Jesus Wept: Seven Popes and the Battle for the Soul of the Catholic Church by Philip Shenon (Knopf). Reviewed by Teddy Duncan Jr. “While Shenon’s book is exemplary at detecting and documenting those points of hypocrisy…it doesn’t always explore the underlying reasons some in the Church may oppose certain changes…Despite this occasional lapse, Jesus Wept provides an impressive overview of the Catholic Church told in a neat, nuanced narrative that captures its triumphs — its charity and teachings of transcendent love — along with its abysmal failures: its censorship of dissent, inability to contend with modernity, and deliberate concealment and propagation of priestly abuse.”

Black in Blues: How a Color Tells the Story of My People by Imani Perry (Ecco). Reviewed by Sarah Trembath. “Black history books, for example, often chronicle human-rights abuses and commemorate resilient and courageous leaders of the masses who are in search of true freedom from those abuses. This is important work. But every so often, a work in that genre reveals itself to be refreshingly free from the binary of oppression and liberation. Imani Perry’s Black in Blues: How a Color Tells the Story of My People is one: a welcomed exploration of Black artistry, Black surviving, Black thriving, Black spirituality, and Black intellect through Black folks’ long-established connection to the color blue.”

Fagin the Thief: A Novel by Allison Epstein (Doubleday). Reviewed by John P. Loonam. “Fagin is first humanized by being given a name — Jacob — and he is referred to most often by that name, never by his religion. His mother, Leah, is a hardworking seamstress trying to provide for her son in a small Jewish enclave in 1790s London. Leah dotes on Jacob and encourages him to read and to study with the local rabbi. Jacob’s father is absent, having been hanged as a thief, a legacy that taints Jacob. When a nosy and pious neighbor warns Leah that ‘the path to the gallows is in this one’s blood,’ it reads as prejudice. But it turns out she’s right.”
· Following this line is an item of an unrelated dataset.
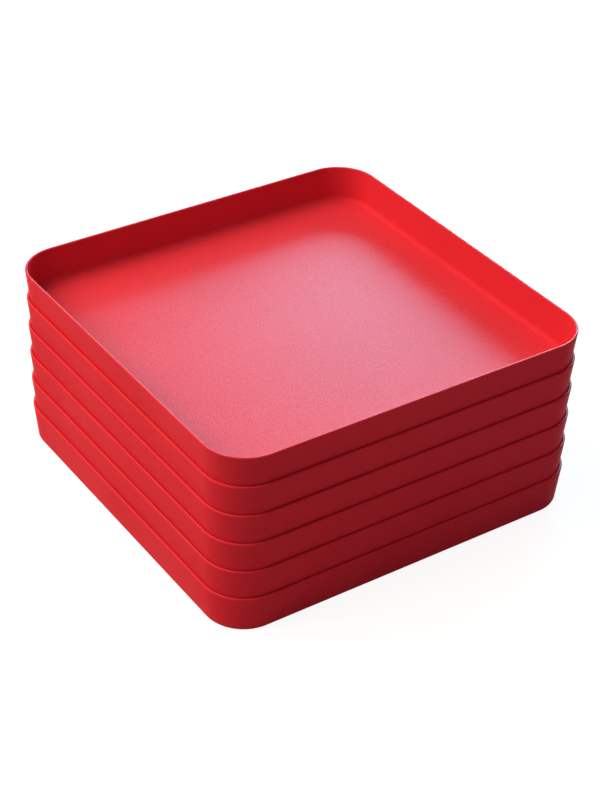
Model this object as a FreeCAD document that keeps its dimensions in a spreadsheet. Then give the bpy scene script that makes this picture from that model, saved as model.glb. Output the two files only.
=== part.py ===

When Charlie Met Joan: The Tragedy of the Chaplin Trials and the Failings of American Law by Diane Kiesel (University of Michigan Press). Reviewed by Ken Ackerman. “The story is tawdry. Back in the early 1940s, as our boys were off fighting World War II, Chaplin had a fling with a wannabe actress, a 21-year-old ingenue calling herself Joan Barry. At the time, Chaplin was in his prime: a Hollywood magnate, co-owner of United Artists and running his own studio, wealthy, with mansions and lawyers aplenty. At 52, he was promiscuous and flirty, especially with much younger women. He and Barry fell in lust. Chaplin signed her to a film contract and promised to make her a star. She was thrilled. But then it all went bust.”